MAP Studio's Sugar Loaf Ridge project in Napa, CA was selected for at the 2023 Architizer A+ Awards in the Sustainability Category.

== Collections ==
Robbins' works are part of the following public and private collections: Museum of Modern Art (MoMA), New York; The Kitchen, NYC; Banff Centre for the Arts; Stedelijk Museum, Amsterdam; Getty Museum, Los Angeles; Pacific Film Archives, Berkeley; San Francisco Museum of Modern Art (SFMoMA); Virginia Museum of Fine Arts, Richmond; Honolulu Museum of Art; Stanford University's Cantor Arts Center; the Corning Museum of Glass; and the California Institute of the Arts.

== Critical reception and publications ==
Robbins' work has been reviewed in major publications, including:  Artforum, Artsy, Architectural Digest, Archinect,^{[25]} The New York Times, The Wall Street Journal, Dwell, Los Angeles Times, i-D Magazine, and Domus.

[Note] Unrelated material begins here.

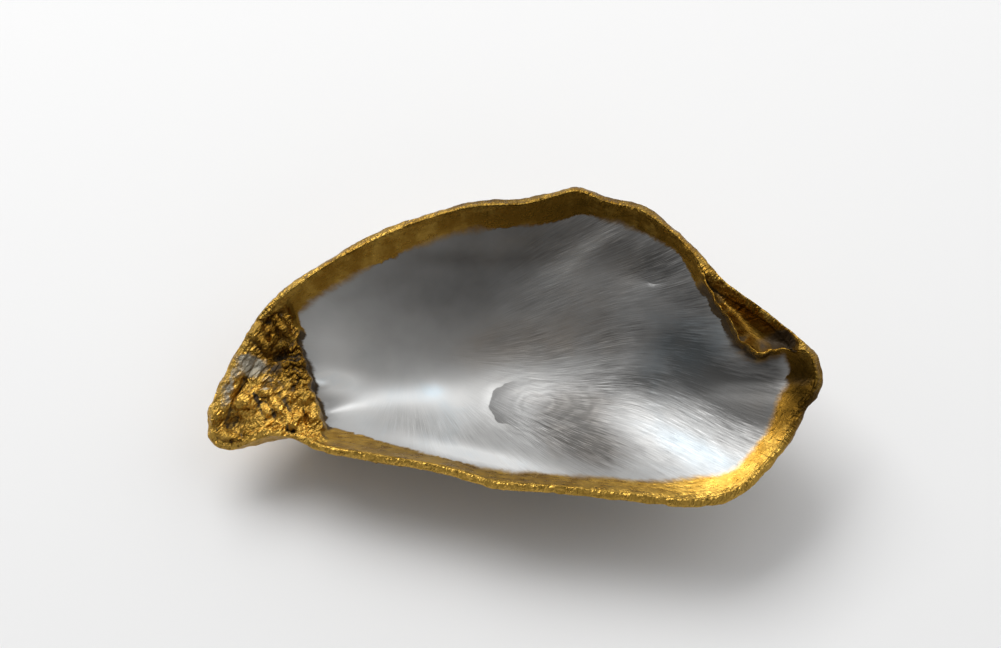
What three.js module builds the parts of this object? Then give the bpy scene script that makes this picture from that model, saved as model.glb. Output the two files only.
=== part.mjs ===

Robbins has also contributed writings on architectural imaging, digital media, speculative design, and artificial intelligence to various journals and media platforms. A forthcoming book: Architecture X Architecture: A Dialectic (ORO Editions) will be published in 2025.

== Recent work ==
Robbins' current research focuses on forensic research and algorithmic aesthetics through Jetztzeit (The Space Between Zero and One), a studio investigating visual culture, AI, and geo-locative installations.